I poked around Astral's website a bit and found their (entirely flash-based) "Street Furniture Solutions" page, but that too has no mention whatsoever of transit shelters, instead solely showing their ad pillars and airport video ad screens (which are not street furniture by any stretch of the imagination).
OMAC doesn't seem to think they have any transit shelters either.

But while I too harbour suspicions about the integrity of the selection process (and a very strong personal dislike for Kramer's wrong-headed chosen designs), this document is no smoking-gun. The minutes read as if recorded by someone whose first language is not english; the apparent bold-faced lie could simply be a transcription error. They're also of a short info session before the RFP; in the full year since that meeting, I'd hope the candidates have provided much more information and the jury members have done their own research as well.

It's unfortunate this whole process has been so closed to public scrutiny.

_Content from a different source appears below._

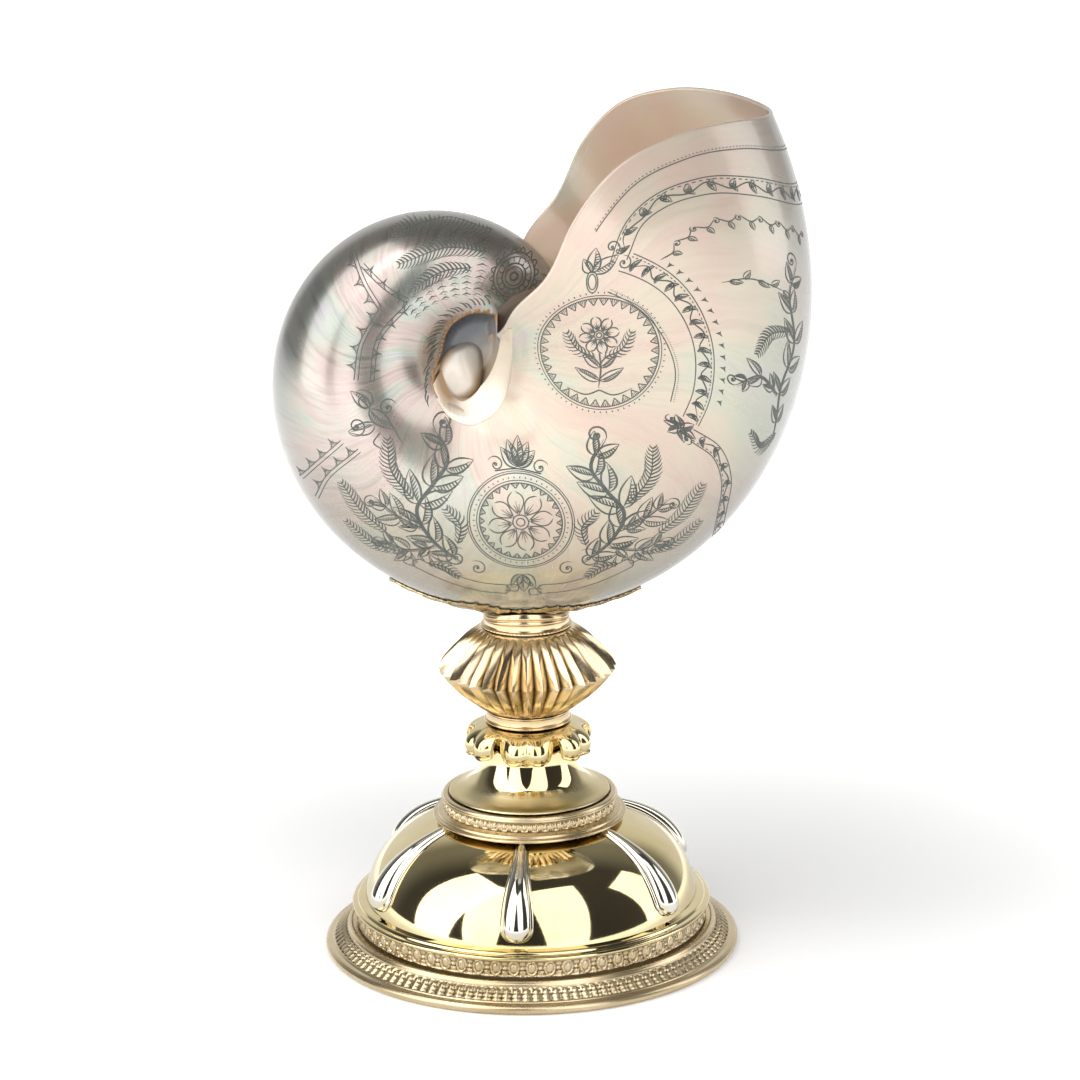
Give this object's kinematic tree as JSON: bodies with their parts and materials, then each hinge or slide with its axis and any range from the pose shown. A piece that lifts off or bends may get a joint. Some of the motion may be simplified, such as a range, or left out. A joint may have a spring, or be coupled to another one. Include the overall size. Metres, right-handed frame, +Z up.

I understand that there are sensitive financial details that the City simply cannot release, but the final scorings and a summary thereof really should have been publicly-available.

I don't see how Astral's proposal could possibly have scored first in any but the "Financial" criteria, and the closed nature of the RFP means I never will. Hopefully Council asks themselves and Astral the same questions TPSC & illegalsigns.ca have been asking, get answers and act upon them.

 

I've lived in Montreal the last few years (back in Toronto as of this summer), and all the bus shelters I've used and seen have been marked "CBS" or "VIACOM". Of course this is just circumstantial evidence, but still, no "Astral" markings seen anywhere.

As for the tall Astral pillars in Montreal, they're relatively elegant on the street. Although the tall ads are just awkward.